Gravesend's Pocock has plaque laid at resting place
PUBLISHED: 16:33 15 December 2010 | UPDATED: 16:55 15 December 2010
Historians have, in their own words, "righted a wrong" done 180 years ago to one of the most famous men in the area.
Robert Pocock, one of Gravesend’s larger-than-life characters and its first real historian, was buried in an unmarked pauper’s grave in 1830. Now a group of his successors have made sure that his last resting place is properly marked with a fitting tribute and plaque.

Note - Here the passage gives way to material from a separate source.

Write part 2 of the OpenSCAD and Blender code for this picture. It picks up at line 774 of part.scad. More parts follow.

The plaque was commissioned by Gravesham Heritage Association, and leading member Tony Larkin was on hand with Christoph Bull, vice chairman of Dartford Historical & Antiquarian Society at Wilmington pavilion to see it installed.

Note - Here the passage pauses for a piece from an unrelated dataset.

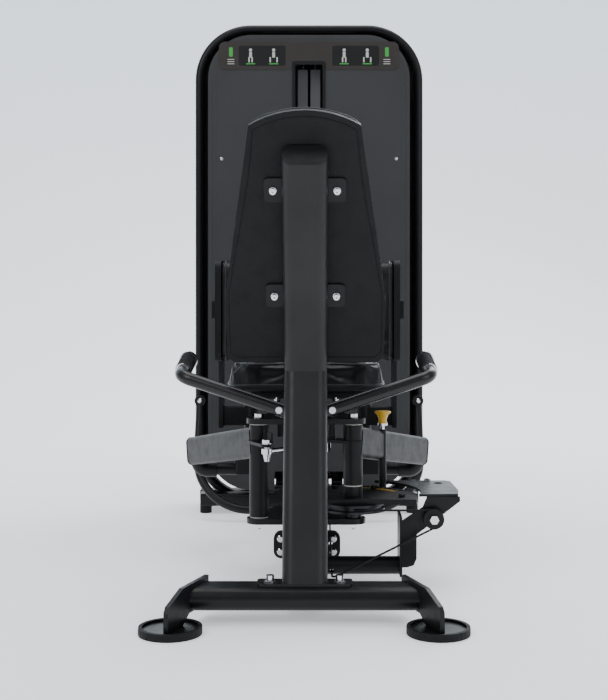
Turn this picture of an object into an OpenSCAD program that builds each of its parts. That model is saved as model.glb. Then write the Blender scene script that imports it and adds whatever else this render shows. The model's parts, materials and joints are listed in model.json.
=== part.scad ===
// Hip abductor machine: a seated leg machine with a bent seat column, two swinging leg arms joined by a
// tie rod, swivelling knee pads, a cable drive and a shrouded weight tower.
// Millimetres. +Z is up, +Y runs from the rear feet to the tower, +X is the start selector's side.
// The origin is on the floor, at the middle of the overall length and width.

/* [Overall] */
// Overall length, rear feet to far shroud
overall_l = 1662; // [1500:1:1950]
// Overall width of the weight tower
overall_w = 743; // [700:1:880]
// Overall height of the weight tower
overall_h = 1585; // [1350:1:1850]

/* [Rear stand] */
// Long side of the flat-oval frame tube
tube_l = 100; // [90:1:118]
// Short side of the flat-oval frame tube
tube_w = 50; // [42:1:58]
// Wall of the frame tubes
tube_wall = 3; // [2:0.5:4]
// Width of the rear stabiliser, at its near edge
stand_w = 492; // [420:1:580]
// Height of the stabiliser's underside above the floor
stand_clear = 29; // [24:1:36]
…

Mr Bull, said: “Pocock, whose name lives on in one of the biggest pubs in Gravesend, introduced the printing press to the town in 1786, and the press’ house in the High Street has the only English Heritage blue plaque in the borough.”
Born in 1760, Pocock wrote the first history of Gravesend and Milton and ran a museum and library from his shop. But his business took a dive when he supported the watermen against the local council in a fight over a proposed pier, putting the ferrymen out of work, and the council pulled its work from him.
Coupled with a collapse of the banks in 1827 he went bust and was run out of town to Dartford where his son had a printing business.
Mr Bull said: “While there he began researching the history of Dartford and Wilmington, and he was buried at Wilmington on November 2, in 1830, in an unmarked grave. We have basically righted a wrong.”
Mayor of Gravesham, Cllr William Lambert, and Dartford Mayor, Cllr Pat Coleman, also attended the event.